Monday, Feb. 17, 1958

When the Sky Fell

Of all the silken women of the East, few have been more diligently trained in eye-fluttering subservience than the reed-slim Tonkinese and Annamese maidens of South Viet Nam. But when President Ngo Dinh Diem proclaimed his nation's independence two years ago, his newly enfranchised countrywomen began to remold their personalities under the leadership of the President's keenly intelligent sister-in-law, beauteous, sloe-eyed Madame Ngo Dinh Nhu. With the help of her enormous charm and an occasional whisk of a sandalwood fan, Madame Ngo got herself elected to South Viet Nam's National Assembly, helped elect five other woman Deputies, and launched a drive for legislation banning 1) polygamy, 2) divorce, and 3) arranged marriages.

The tempest churned up by the sandalwood fans in Saigon has rustled palm fronds and stirred feminine emotions across the land. Last week all Saigon was astir with the story of Co Ha, an 18-year-old maiden of Going Ving, a thatched-hut village 40 miles southwest of the capital.

Lemonade Lather. By the molten chocolate ribbon of the mighty Mekong River, Co Ha and the bridegroom whom her father had selected sat down before a long table set out with roast chickens, pig, steaming white rice, and jar after jar of yellow rice wine and white-lightning chum-chum. Despite the wedding finery that set off her lustrous black hair, the bride-to-be sat among the wedding guests blinking back her tears. She had already protested that she did not want to marry the wealthy but middle-aged landowner chosen by her father, that her true love was a penniless farm boy named Nguyen Van Sa. While the guests downed the food and wine, Co Ha watched and waited from the traditionally isolated bride's chair at the end of the table. When the men began to nod with drink, Co Ha knew her moment had come.

Co Ha doused her hair in sweet lemonade, and before her father, the bridegroom or any of the guests could recover their senses, shaved herself bald--which to good Buddhists signifies the renunciation of all fleshly pleasures and was, therefore, a flaming insult to the groom.

Saved from Suicide. Co Ha's father grabbed his head with his hands and moaned: "The sky is falling over my head." Tradition bound him to repay the insulted bridegroom with twice as much jewelry as he had given his betrothed, plus twice as many pigs and chickens as had been provided for the wedding feast.

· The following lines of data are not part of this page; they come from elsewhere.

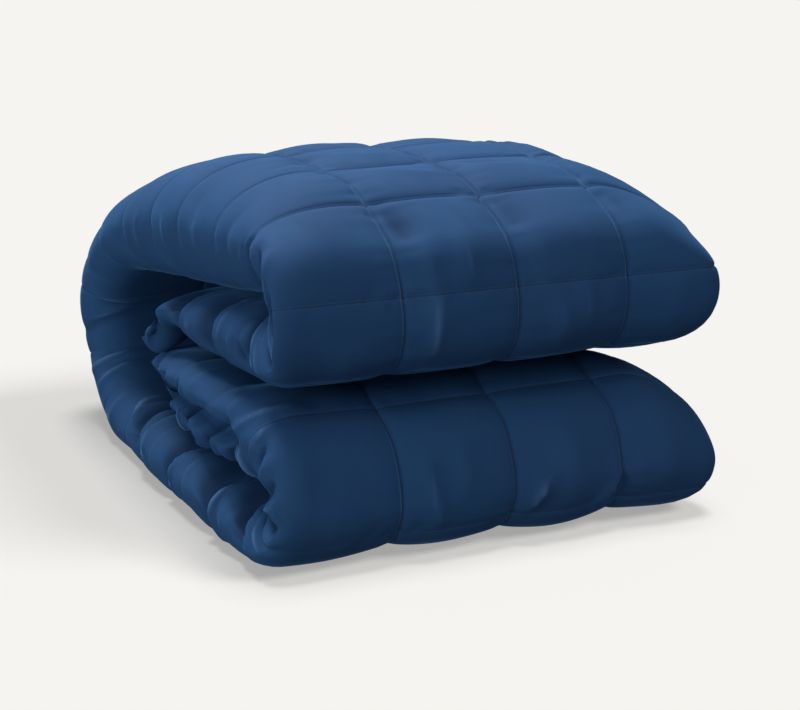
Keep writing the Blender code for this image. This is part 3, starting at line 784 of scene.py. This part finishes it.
        crest = self.right_crest + (self.right_fold_crest - self.right_crest) * fold
        height = np.where(inner, crest, 1 - crest)
        reach = np.where(inner, self.right_inner_reach * (1 + fold), row["right_reach"])
        roundness = np.where(inner, 2.0, self.right_roundness - self.right_droop * upward)
        length = row["right"] - (PANELS - 2.0)
        inward, up = face_profile(np.clip(PANELS - across, 0, 1), reach, height * rise, roundness, length)
        right_x, right_w = row["right"] - inward, crest + side * height * up

        x = np.where(across < 1, left_x, np.where(across > PANELS - 1, right_x, across - 1))
        w = np.where(across < PANELS / 2, left_w, right_w)
        lean = self.front_lean * x * bell(row["out_y"], self.front_reach)
        y = row["in_y"] + (row["out_y"] - row["in_y"]) * w - lean
        z = row["in_z"] + (row["out_z"] - row["in_z"]) * w
        return np.stack([x, y, z], axis=-1)

    def face_share(self, share: float) -> Array:
        """Give 1 on the outer face and a share on the inner one, changing smoothly round the ends.

        Args:
            share: The inner face's share.

        Returns:
            The shares, one for each place around.
        """
        start, reach = self.inner_turn
        beyond = np.minimum(self.around - PANELS, 2 * PANELS - self.around)
        turn = np.clip((beyond - start) / reach, 0, 1)
        return (1 - (1 - share) * turn**2 * (3 - 2 * turn))[None, :]

    def lost_lines(self) -> Array:
        """Say how far the lines are lost among the folds at the left end of the run on the floor.

        It's exp(-(distance / reach)^4) along the strip times a bell round it.

        Returns:
            Shares, places along by places around.
        """
        run = np.exp(-(((self.along - self.lost_middle[0]) / self.lost_reach[0]) ** 4))[:, None]
        return self.lost_share * run * bell(self.signed_around - self.lost_middle[1], self.lost_reach[1])

    def sewn_relief(self) -> Array:
        """Find how far the sewn squares lie below the envelope.

        A crown is the sine of the place in its square, to a power below 1, so the square is full and
        its line narrow. The hems and the strip's crests have no line.

        Returns:
            The depths, places along by places around.
        """
        across = np.abs(np.sin(math.pi * self.along))[:, None] ** self.crown_power
        across = np.where(self.from_hem < LINELESS, 1.0, across)
        along = np.abs(np.sin(math.pi * self.around))[None, :] ** self.crown_power
        near_crest = np.abs(self.around % PANELS - PANELS / 2)[None, :] > PANELS / 2 - LINELESS
        along_share = np.where(near_crest, 0.0, 1.0)
        at_crest = np.abs(np.cos(math.pi * self.around / PANELS))[None, :] ** self.crest_power
        cross_share = self.cross_share * (1 - (1 - self.crest_share) * at_crest)
        cross_share = cross_share * (1 - self.fold_ease * self.row["fold"])
        faint = self.faint_ease * bell(self.along - self.faint_line, self.faint_width)
        cross_share = cross_share * (1 - faint)[:, None]
        crown = (1 - cross_share * (1 - across)) * (1 - along_share * (1 - along))
        eased = 1 - self.row["fold"] * (1 - self.face_share(0.0))
        shares = self.face_share(self.inner_share) * eased * (1 - self.lost_lines())
        return self.sewn_depth * shares * (1 - crown)

    def slow_drift(self, random: np.random.Generator) -> Array:
        """Add up a few long waves that close round the strip.

        Args:
            random: Where the waves' directions and phases come from.

        Returns:
            Heights from about -1 to 1, places along by places around.
        """
        waves = np.zeros((len(self.along), len(self.around)))
        for turns in self.drift_turns:
            pitch = random.uniform(*self.drift_pitch)
            phase, other = random.uniform(0, 2 * math.pi, 2)
            along = np.sin(2 * math.pi * pitch * self.along + phase)[:, None]
            around = np.sin(math.pi * turns * self.around / PANELS + other)[None, :]
            waves += along * around * self.drift_share
        return waves

    def uneven_crowns(self, random: np.random.Generator) -> Array:
        """Make each square a little fuller or flatter, and fullest off its middle.

        Args:
            random: Where each square's share comes from.

        Returns:
            Heights that are 0 on every sewn line.
        """
        shares = random.uniform(-1.0, 1.0, (int(ROWS[-1].square) + 1, 2 * PANELS))
        tilts = random.uniform(-self.fullness_skew, self.fullness_skew, shares.shape)
        row, column = np.floor(self.along).astype(int), np.floor(self.around).astype(int) % (2 * PANELS)
        crown = np.sin(math.pi * self.along)[:, None] ** 2 * np.sin(math.pi * self.around)[None, :] ** 2
        skew = tilts[row][:, column] * np.cos(math.pi * (self.along % 1))[:, None]
        return crown * (shares[row][:, column] + skew)

    def line_gathers(self, random: np.random.Generator) -> Array:
        """Gather the cloth in small uneven waves beside the lines that run along the strip.

        Args:
            random: Where the waves' phases come from.

        Returns:
            Heights that are largest a finger's width from a line and 0 on it.
        """
        phases = random.uniform(0, 2 * math.pi, (len(self.gather_pitches), 2 * PANELS))
        column = np.round(self.around).astype(int) % (2 * PANELS)
        place = self.along[:, None]
        waves = np.zeros((len(self.along), len(self.around)))
        for pitch, phase in zip(self.gather_pitches, phases):
            waves += np.sin(2 * math.pi * pitch * place + phase[column][None, :]) / len(phases)
        gap = off_line(self.around)[None, :] / self.gather_reach
        sewn = np.where(column % PANELS == 0, 0.0, 1.0)[None, :]
        return sewn * waves * gap * np.exp(1 - gap)

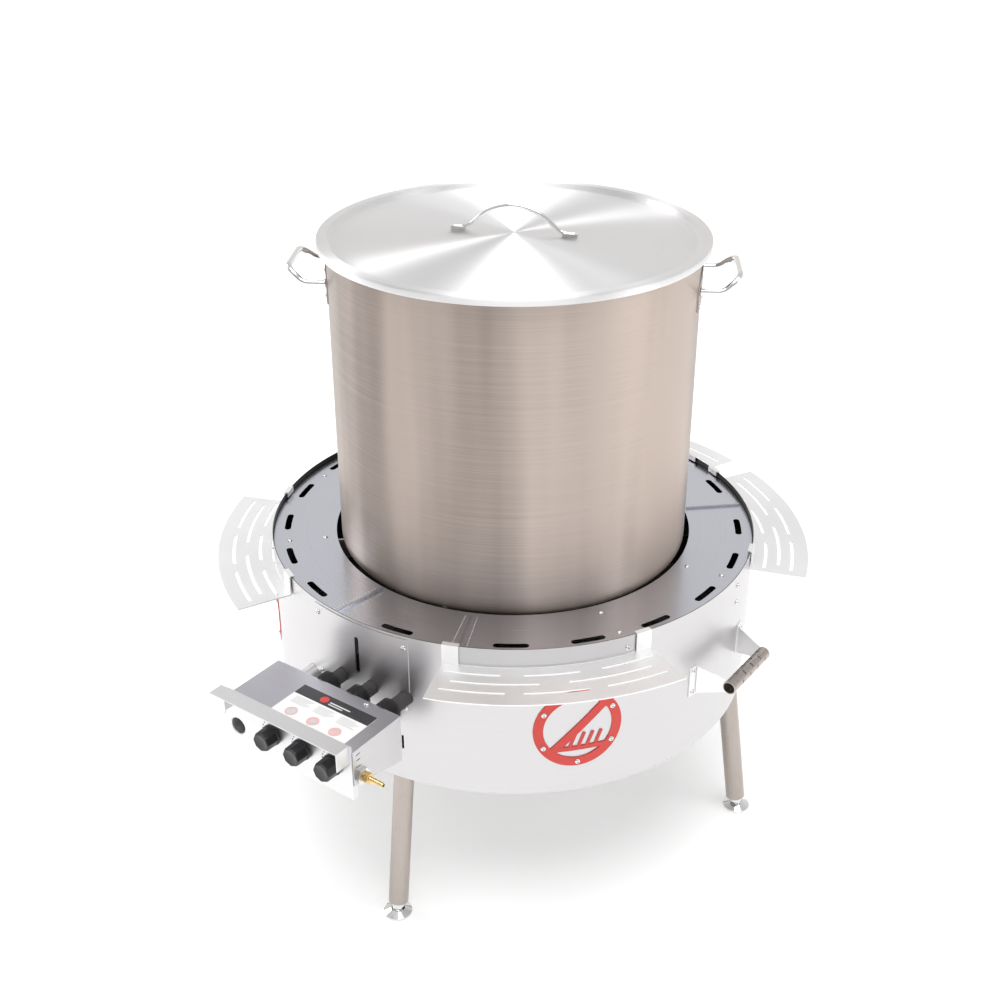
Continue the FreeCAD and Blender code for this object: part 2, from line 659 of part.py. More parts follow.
def make_gas_train():
    """Rail, three taps with jets, and the hose tail."""
    y, z = size("rail_y"), size("rail_z")
    rail = primitive("Cylinder", "rail_tube", place_at(-60, y, z, along_x()),
                     Radius="Dims.rail_radius", Height="170")
    bore = primitive("Cylinder", "rail_bore", place_at(-56, y, z, along_x()),
                     Radius="Dims.rail_radius - 1.5", Height="170")
    boolean("Cut", "gas_rail", rail, [bore])
    jets = []
    for index, x in enumerate(TAP_XS, start=1):
        casing = primitive("Box", "tap_casing_%d" % index,
                           place_at(x - 13, -571, z + size("rail_radius")),
                           Length="26", Width="41", Height="36")
        gland = primitive("Cylinder", "tap_gland_%d" % index, place_at(x, -572, size("tap_z"), along_y()),
                          Radius="4.05", Height="13")
        boolean("Cut", "gas_tap_%d" % index, casing, [gland])
        jets.append(rod(6, (x, -530, size("jet_z")), (x, -476, size("jet_z"))).fuse(
            Part.makeCone(6, 3, 10, VECTOR(x, -476, size("jet_z")), VECTOR(0, 1, 0))))
        spindle = primitive("Cylinder", "tap_spindle_%d" % index,
                            place_at(x, -606, size("tap_z"), along_y()), Radius="4", Height="45")
        nodes["tap_spindle_%d" % index] = spindle
    feature("gas_jets", Part.makeCompound(jets))

    wall = size("box_half")
    tail = [rod(6.9, (110, y, z), (wall, y, z)), rod(8, (wall, y, z), (wall + 7, y, z)),
            hexagon(9.5, wall + 7, wall + 17, y, z), rod(4, (wall + 17, y, z), (wall + 42, y, z))]
    bore = rod(2.5, (109, y, z), (wall + 43, y, z))
    feature("hose_tail", merged(tail).cut(bore))


def hexagon(corner, start, end, y, z):
    """Six-sided bar along X."""
    points = [VECTOR(start, y + corner * math.cos(math.radians(60 * step)),
                     z + corner * math.sin(math.radians(60 * step))) for step in range(6)]
    return Part.Face(Part.makePolygon(points + points[:1])).extrude(VECTOR(end - start, 0, 0))


def make_knobs():
    """Eight-sided knobs, each pressed on its spindle."""
    sides = 8
    for index, x in enumerate(TAP_XS, start=1):
        body, sketch = new_body("tap_knob_%d" % index, "XZ_Plane")
        corners = []
        for step in range(sides):
            angle = 360.0 / sides * (step + 0.5)
            corners.append(("Dims.knob_radius * cos(%g deg)" % angle,
                            "Dims.knob_radius * sin(%g deg)" % angle))
        outline(sketch, corners)
        pad = body.newObject("PartDesign::Pad", "knob_pad_%d" % index)
        pad.Profile = sketch
        pad.setExpression("Length", "Dims.knob_long")
        doc.recompute()
        front = ["Edge%d" % place for place, edge in enumerate(pad.Shape.Edges, start=1)
                 if edge.BoundBox.YMax < pad.Shape.BoundBox.YMin + 0.01]
        bevel = body.newObject("PartDesign::Chamfer", "knob_bevel_%d" % index)
        bevel.Base = (pad, front)
        bevel.Size = 3
        socket_sketch = body.newObject("Sketcher::SketchObject", "knob_socket_outline_%d" % index)
        plane = next(f for f in body.Origin.OriginFeatures if f.Role == "XZ_Plane")
        socket_sketch.AttachmentSupport = [(plane, "")]
        socket_sketch.MapMode = "FlatFace"
        socket_sketch.addGeometry(Part.Circle(ORIGIN, UP, 4.0), False)
        socket = body.newObject("PartDesign::Pocket", "knob_socket_%d" % index)
        socket.Profile = socket_sketch
        socket.Length = 23
        socket.Reversed = True
        body.Tip = socket
        body.Placement = place_at(x, -583, size("tap_z"))
        nodes["tap_knob_%d" % index] = body


# ---------------------------------------------------------------- legs and feet

def leg_place(azimuth):
    """Local +Z runs up the leg from the floor."""
    lean = FreeCAD.Placement(VECTOR(FOOT_CIRCLE, 0, 0),
                             FreeCAD.Rotation(VECTOR(0, 1, 0), -size("leg_splay")))
    return FreeCAD.Placement(ORIGIN, FreeCAD.Rotation(UP, azimuth)).multiply(lean)


def make_legs():
    for index, azimuth in enumerate(LEG_AZ, start=1):
        place = leg_place(azimuth)

        def up(distance):
            return place.multiply(place_at(0, 0, distance))

        pipe = primitive("Cylinder", "leg_pipe_%d" % index, up(size("leg_foot_gap")),
                         Radius="Dims.leg_radius", Height="Dims.leg_top - Dims.leg_foot_gap")
        bore = primitive("Cylinder", "leg_bore_%d" % index, up(size("leg_foot_gap") + 12),
                         Radius="Dims.leg_radius - Dims.leg_sheet", Height="Dims.leg_top")
        nut = primitive("Cylinder", "leg_nut_%d" % index, up(size("leg_foot_gap") - 5),
                        Radius="Dims.stem_radius + 0.05", Height="30")
        boolean("Cut", "leg_%d" % index, pipe, [bore, nut])

        turn = FreeCAD.Placement(ORIGIN, FreeCAD.Rotation(UP, azimuth))
        base = turn.multiply(place_at(FOOT_CIRCLE, 0, 0))
        pad = primitive("Cylinder", "foot_pad_%d" % index, base, Radius="Dims.foot_radius", Height="4")
        dome = primitive("Cone", "foot_dome_%d" % index, base.multiply(place_at(0, 0, 4)),
                         Radius1="Dims.foot_radius", Radius2="Dims.foot_radius / 2", Height="6")
        ball = primitive("Sphere", "foot_ball_%d" % index, base.multiply(place_at(0, 0, 10)),
                         Radius="8")
        collar = primitive("Cylinder", "foot_collar_%d" % index, up(14), Radius="11",
                           Height="Dims.leg_foot_gap - 14 - %g" % SEAT_GAP)
        stem = primitive("Cylinder", "foot_stem_%d" % index, up(10), Radius="Dims.stem_radius",
                         Height="64")
        boolean("Fuse", "levelling_foot_%d" % index, pad, [dome, ball, collar, stem])


# ---------------------------------------------------------------- drum handles, signs, shelves

def make_drum_handles():
    """Slotted tubes carried by two tapering brackets each."""
    x, z, half, radius = size("grip_x"), size("grip_z"), size("grip_half"), size("grip_radius")
    bore = rod(radius - 1.5, (x, -half - 1, z), (x, half + 1, z))
    tube = rod(radius, (x, -half, z), (x, half, z)).cut(bore)
    slits = []
    for row, angle in enumerate((-60, 0, 60, 120, 180, 240)):
        for step in range(4):
            along = -39 + 26 * step + (13 if row % 2 else 0) - 6.5
            slit = block((x + radius - 3, along - 1.2, z - 4), (x + radius + 3, along + 1.2, z + 4))
            slit.rotate(VECTOR(x, 0, z), VECTOR(0, 1, 0), angle)
            slits.append(slit)
    tube = tube.cut(Part.makeCompound(slits))
    for label, azimuth in zip(("right", "left"), GRIP_AZ):
        feature("drum_handle_" + label, turned(tube, azimuth))

    outer = size("drum_radius")
    ring_face = sector(outer, outer + 2, 391, 446, 9.6, 12.0)
    arm_plan = [VECTOR(416.5, 70.6, 380), VECTOR(417, 72.7, 380), VECTOR(464, 59.2, 380),
                VECTOR(463.4, 57.2, 380)]
    arm = Part.Face(Part.makePolygon(arm_plan + arm_plan[:1])).extrude(VECTOR(0, 0, 80))
    taper = [VECTOR(410, 40, 391), VECTOR(466, 40, 407), VECTOR(466, 40, 429), VECTOR(410, 40, 446)]
    taper = Part.Face(Part.makePolygon(taper + taper[:1])).extrude(VECTOR(0, 50, 0))
    drum = Part.makeCylinder(outer, 200, VECTOR(0, 0, 350))
    arm = arm.common(taper).cut(drum).cut(rod(radius, (x, -90, z), (x, 90, z)))
    holes = screw_holes([(10.9, 398.0), (10.9, 439.0)], 400, 440)
    bracket = merged([arm, ring_face]).cut(Part.makeCompound(holes))
    mirrored = bracket.mirror(ORIGIN, VECTOR(0, 1, 0))
    group = [turned(piece, azimuth) for azimuth in GRIP_AZ for piece in (bracket, mirrored)]
    feature("drum_handle_brackets", Part.makeCompound(group))


def make_signs():
    """Plain hot surface plates: a ring, a bar across it and rays that rise from a ledge."""
    radius, z = size("sign_radius"), size("sign_z")
    hole = rod(radius - 16, (390, 0, z), (440, 0, z))
    ring = rod(radius, (395, 0, z), (435, 0, z)).cut(hole)
    bar = block((395, -62, -7), (435, 62, 7))
    bar.rotate(ORIGIN, VECTOR(1, 0, 0), 45)
    bar.translate(VECTOR(0, 0, z))
    ledge = block((395, -46, z - 42), (435, 46, z - 34))
    rays = []
    for across in (-28, -14, 0, 14, 28):
        ray = block((395, -2.5, 0), (435, 2.5, 30))
        ray.rotate(ORIGIN, VECTOR(1, 0, 0), -20)
        ray.translate(VECTOR(0, across, z - 38))
        rays.append(ray)
    sheet = merged([ring, bar, ledge] + rays)
    outer = size("drum_radius")
    shell = sector(outer + 0.02, outer + 1.5, 300, 500, -14, 14)
    plate = sheet.common(shell)
    plates = [turned(plate, azimuth) for azimuth in SIGN_AZ]
    holes = screw_holes(sign_screws(), 400, 440)
    feature("hot_surface_signs", Part.makeCompound(plates).cut(Part.makeCompound(holes)))


def shelf_shape():
    """A slotted ring segment with a hook at each end that hangs on the drum's edge."""
    low = size("shelf_z")
    high = low + size("shelf_sheet")
    inner, outer = size("shelf_inner"), size("shelf_outer")
    half = size("shelf_half_angle")
    plate = sector(inner, outer, low, high, -half, half)
    rim, wall = size("drum_top_z"), size("drum_radius")
    sheet = size("shelf_sheet")
    strap = wall + 1.5
    hook = [(strap, low), (strap + sheet, low), (strap + sheet, rim + SEAT_GAP + sheet),
            (wall - 5.5, rim + SEAT_GAP + sheet), (wall - 5.5, rim - 7), (wall - 3.5, rim - 7),
            (wall - 3.5, rim + SEAT_GAP), (strap, rim + SEAT_GAP)]
    hooks = [swept_profile(hook, start, start + 3.6) for start in (-half, half - 3.6)]
    shelf = merged([plate] + hooks)
    slots = []
    rows = [(inner + 65, (-14.9, 0, 14.9), 11.8), (inner + 42.5, (-11, 11), 16.6),
            (inner + 20, (-15.6, 0, 15.6), 11.2)]
    for radius, middles, sweep in rows:
        slots += [arc_slot(radius, 5, middle - sweep / 2, middle + sweep / 2, low - 5, high + 5)
                  for middle in middles]
    return shelf.cut(Part.makeCompound(slots))


def make_shelves():
    shelf = shelf_shape()
    for name, azimuth in SHELF_AZ.items():
        feature("side_shelf_" + name, turned(shelf, azimuth))


def make_screws():
    """All round-head screws and the hose tail's lock nut."""
    outer = size("drum_radius")
    groups = [(COVER_PLATE_SCREWS, outer + 1.5), (GRIP_SCREWS, outer + 2),
              (sign_screws(), outer + 1.5), (bracket_screws(), outer)]
    screws = []
    for places, seat in groups:
        for azimuth, height in places:
            base = VECTOR(seat + 0.05, 0, height)
            head = Part.makeCone(HEAD_RADIUS, 2.8, HEAD_TALL, base, VECTOR(1, 0, 0))
            shank = rod(SHANK, (DRUM_INSIDE - 6, 0, height), (seat + 1, 0, height))
            screws.append(turned(head.fuse(shank), azimuth))
    top = size("box_top_z")
    screws.append(rod(SHANK, (66, -477, top - 6), (66, -477, top)).fuse(
        Part.makeCone(5.5, 3, 3.2, VECTOR(66, -477, top))))
    y, z, wall = size("rail_y"), size("rail_z"), size("box_half")
    nut = hexagon(14, wall, wall + 6, y, z).cut(rod(8.02, (wall - 1, y, z), (wall + 9, y, z)))
    feature("machine_screws", Part.makeCompound(screws + [nut]))


def export_all():
    doc.recompute()
    for item in doc.Objects:
        if "Invalid" in item.State or "Error" in item.State:
            raise RuntimeError("%s failed: %s" % (item.Name, item.State))
    os.makedirs("parts", exist_ok=True)
    for label, item in nodes.items():
        shape = item.Shape
        if shape.isNull() or not shape.isValid() or shape.Volume <= 0:
            raise RuntimeError("%s has no valid solid" % label)
        shape.exportStep("parts/%s.step" % label)
        box = shape.BoundBox
        print("%-24s %10.1f cm3  z %7.1f %7.1f" % (label, shape.Volume / 1000, box.ZMin, box.ZMax))
    print(len(nodes), "nodes")


make_kettle()
make_lid()
make_kettle_handles()
make_covers()
make_brackets()
make_drum()
make_base_frame()
make_pan_support()
make_burners()
make_control_box()
make_panel()
make_gas_train()
make_knobs()
make_legs()
make_drum_handles()
make_signs()
make_shelves()
make_screws()
export_all()
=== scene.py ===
"""Finishes and fine pieces of a lidded brew kettle standing in a round gas cooker."""
import math

import bmesh
import bpy
from bpy.props import FloatProperty, FloatVectorProperty, IntProperty, PointerProperty
from mathutils import Matrix, Vector


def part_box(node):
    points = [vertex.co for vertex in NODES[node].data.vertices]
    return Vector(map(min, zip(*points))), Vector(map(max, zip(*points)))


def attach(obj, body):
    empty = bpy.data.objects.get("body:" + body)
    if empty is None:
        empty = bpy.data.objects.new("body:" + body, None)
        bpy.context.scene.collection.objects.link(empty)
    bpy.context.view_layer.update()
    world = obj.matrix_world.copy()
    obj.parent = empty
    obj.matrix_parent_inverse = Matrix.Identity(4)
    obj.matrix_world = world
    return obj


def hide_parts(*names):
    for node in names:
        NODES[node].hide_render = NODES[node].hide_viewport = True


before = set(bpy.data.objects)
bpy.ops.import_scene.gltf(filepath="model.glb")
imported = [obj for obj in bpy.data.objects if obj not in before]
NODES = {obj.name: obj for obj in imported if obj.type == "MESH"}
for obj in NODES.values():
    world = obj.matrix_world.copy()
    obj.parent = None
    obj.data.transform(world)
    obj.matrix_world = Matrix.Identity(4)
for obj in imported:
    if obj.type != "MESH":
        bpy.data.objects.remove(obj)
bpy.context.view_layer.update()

bl_info = {
    "name": "Brew Kettle",
    "version": (1, 0, 0),
    "blender": (4, 5, 0),
    "location": "3D View > Sidebar > Brew Kettle",
    "description": "Builds the finishes and fine pieces of a brew kettle and its gas cooker",
    "category": "Add Mesh",
}

POT_LOW, POT_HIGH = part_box("kettle_body")
LID_LOW, LID_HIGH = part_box("lid_shell")
PANEL_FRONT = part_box("control_panel")[0].y
LABEL_LOW, LABEL_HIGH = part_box("instruction_label")
KNOBS = ["tap_knob_%d" % index for index in (1, 2, 3)]
SCREENS = ["air_screen_%d" % index for index in (1, 2, 3)]
RIM_REACH = 0.005
POT_WALL = POT_HIGH.x - RIM_REACH
COVER_SHEET = 0.0015
DRUM_SKIN = 0.0008
UP = Vector((0, 0, 1))
COVER_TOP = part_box("ring_cover_right")[0].z + COVER_SHEET


# ---- settings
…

It was too much. Ha's father jumped into the Mekong, bent on self-destruction. But Co Ha's true love, watchfully waiting near by, dived into the river and saved him. Broken in spirit, Co Ha's father had to give his consent to the happy young couple.

When her hair grows out, Co Ha will marry the man of her choice. Her father, facing a protracted period of disgrace, went home to count his diminished wealth and mutter imprecations against modern notions. Across the land, Saigon's press reported a sharp increase in shaven-headed maidens, a sharp decrease in arranged marriages. Encouraged, Madame Ngo pressed on.